Onlangs overleed een goede vriend. We ontmoetten elkaar lang geleden bij de uitreiking van de Priemprijs voor korte verhalen, een initiatief van de Amersfoortse uitgever Nico Denhoorn. Mijn vriend won; ik kreeg de aanmoedigingsprijs. Na afloop trad Maarten van Rozendaal op.
We hielden contact, gooiden verhalen bij elkaar door de brievenbus (email bestond nog niet). Ook lazen we een paar keer samen voor: in een café in Harderwijk, de schouwburg van Arnhem, het Winternachtfestival in Den Haag. Hij had met schrijven meer succes dan ik en publiceerde verhalen onder meer in Hollands Maandblad en de Playboy, in hetzelfde nummer stonden naaktfoto’s van Isa Hoes.

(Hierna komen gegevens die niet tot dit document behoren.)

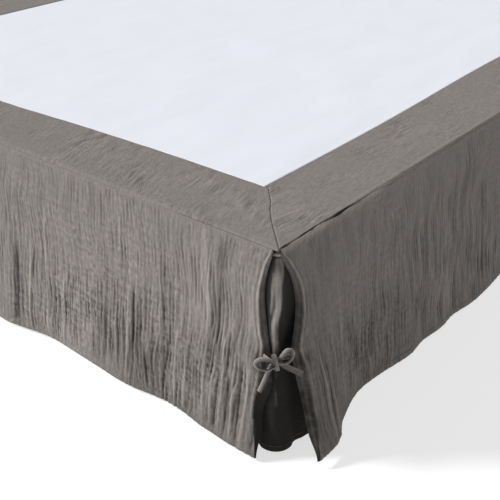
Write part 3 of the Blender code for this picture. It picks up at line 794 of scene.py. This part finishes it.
def painted_bands(value, rows):
    """Bands of painted highlight and painted shade. Each row is a strength, a middle and a width."""
    return sum(strength * hump(value, middle, width) for strength, middle, width in rows)


def turned_round(is_turned, *grids):
    """The grids, with their columns in the other order if is_turned, so that the front looks outward."""
    return [grid[:, ::-1] if is_turned else grid for grid in grids]


def graded(length, fine_until, fine_step, coarse_step):
    """Shares of a length from 0 to 1, in fine steps up to a place and in coarse ones after it."""
    fine = np.arange(0, fine_until, fine_step)
    coarse = np.linspace(fine_until, length, max(2, round((length - fine_until) / coarse_step)))
    return np.concatenate([fine, coarse]) / length


def on_surface(grid, thickness):
    """The grid raised to where stitches lie on its front."""
    half = np.broadcast_to(thickness, grid.shape[:2])[..., None] / 2
    return grid + grid_normals(grid) * (half + THREAD * THREAD_RAISED)


def gauze_sheet(name, node, grid, places, thickness, painted_shading, lines):
    """A sheet of the gauze, with a row of stitches along each of the lines."""
    piece = cloth_piece(name, node, grid, places, thickness, gauze.material, painted_shading)
    stitches = stitched(f"{name}_stitches", lines, gauze_thread)


def build_border(side, widths, steps, offset):
    """steps are shares of the strip's length. offset gives the strip its own place in the crinkles."""
    lying = np.linspace(0, 1, LYING_ROWS)
    rolled = np.linspace(0, 1, ROLL_ROWS + 1)[1:]
    corner_flat_end = SEAM_REACH - side.seam["roll"][0]
    row_reach = np.concatenate(
        [
            mix(-widths[0][1], corner_flat_end, lying),
            mix(corner_flat_end, SEAM_REACH, np.sin(rolled * math.pi / 2)),
        ]
    )
    mitre = (MITRE_FROM_FOOT, MITRE_FROM_SIDE) if side is FOOT else (MITRE_FROM_SIDE, MITRE_FROM_FOOT)
    start = np.where(row_reach < 0, np.interp(-row_reach, *mitre), -row_reach) + MITRE_GAP
    end = side.length - (start if side is FOOT else HEAD_SETBACK + 0 * start)
    along = mix(start[:, None], end[:, None], steps)
    width = curve_through(widths, along)
    roll, is_open, painted_gap_shadow = seam_looks(side, along, "roll", "open", "painted_gap_shadow")

    last_height = SEAM_HEIGHT + SEAM_GAP * is_open - SEAM_LAP * (1 - is_open)
    last_turn = np.arccos(np.clip((last_height - TOP + roll) / roll, -1, 1))
    turn = np.concatenate([0 * lying, rolled])[:, None] * last_turn
    lying_share = np.concatenate([lying, np.ones(len(rolled))])[:, None]
    reach = mix(-width, SEAM_REACH - roll, lying_share) + roll * np.sin(turn)
    smooth = at_side(side, along, reach, TOP - roll * (1 - np.cos(turn)))

    across, down = (along + 0.25 * reach + offset, 0.3 - reach) if side is FOOT else (offset - reach, along)
    fine = crinkle(across * BORDER_FINENESS, down * BORDER_FINENESS, 0, BORDER_BROAD, BORDER_FINE)
    patches = read_field(crinkle_strength, along * 1.7 + offset, -reach * 2.5)
    fine = fine * np.clip(0.80 + 0.75 * patches, 0.10, 2.2) * ramp(width + reach, 0, 0.006)
    rise = np.maximum(fine + crinkle(across, down, BORDER_ROLLING, 0, 0) + BORDER_LIFT, -0.0001)

    # Painted shade in the crinkles and a painted shadow in the seam's gap, a painted highlight on the edge
    # where the seam is shut, and on the long sides painted highlights on a line beside the seam and on the
    # roll
    painted_gap_shadow = painted_gap_shadow * (1 + 0.5 * read_field(sway, along * 1.6, 0.2 + 0 * along))
    painted_shading = painted_crinkle_shade(fine, 0.15) - SEAM_SHADE * painted_gap_shadow * ramp(reach, -0.0030, -0.0014)
    painted_shading = painted_shading + EDGE_LIGHT * (1 - is_open) * ramp(reach, -0.0004, 0.0004)
    if side is not FOOT:
        painted_shading = painted_shading + LINE_LIGHT * hump(reach, -0.0075, 0.0018) * ramp(along, 0.05, 0.15)
        painted_shading = painted_shading + ROLL_LIGHT * ramp(along, 0.16, 0.26) * ramp(reach, -0.0022, -0.0006)
    thickness = CLOTH * (1 - 0.5 * (1 - is_open) ** 2 * ramp(reach, -0.002, 0))
    smooth, places, rise, painted_shading, thickness = turned_round(
        side is not RIGHT, smooth, np.stack([across, down], axis=-1), rise, painted_shading, thickness
    )
    grid = smooth + grid_normals(smooth) * rise[..., None]
    surface = on_surface(grid, CLOTH)
    topstitched = np.argmin(np.abs(row_reach + TOPSTITCH_INSIDE))
    lines = [surface[1], surface[topstitched]]
    name, node = f"border_gauze_{side.name}", f"border_{side.name}"
    gauze_sheet(name, node, grid, places, thickness, painted_shading, lines)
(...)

Mijn vriend deelde me zijn besluit mee om te stoppen met schrijven van proza. Er viel geen droog brood mee te verdienen. Voortgaan ging hij als freelance journalist en tekstschrijver door het leven. Het geld dat hij verdiende besteedde hij muziekfestivals; Roskilde was zijn favoriet. Mijn Spotify playlist is voor driekwart gevuld met tips die ik van hem kreeg. Arcade Fire, Sigur Ros, Beth Gibson, Anthony and the Johnsons: zonder hem hadden ze voor mij niet bestaan.
De liefde voor literatuur bestendigde onze vriendschapsband. Haruki Murikami was een gemeenschappelijke held. De opwindvogelkronieken topte zijn oeuvre, daar waren we het hartstochtelijk over eens. Gevolgd door Kafka op het strand en de IQ84 trilogie. Norwegian Wood was Murikami-light, niet voor de echte liefhebbers.
Het laatste boek dat hij las was Grand Hotel Europa van Ilja Leonard Pfeijffer. Mijn vriend kon niet meer lopen, lag op bed en genoot intens. Als ik ooit de bevestiging heb gekregen dat kunst het leven de moeite waard maakt, dan was het toen wel.
Gisteravond luisterde ik naar een radio-interview met Christien Oele, alias VanWyk. Tussen het praten door speelde ze twee nummers van haar nieuwe cd God is in the Detour. Ik wilde mijn vriend appen dat hij hoognodig eens naar VanWyk moest luisteren en zag toen het zinloze daarvan in.
De dood is een telefoonnummer dat uit je mobieltje is gewist.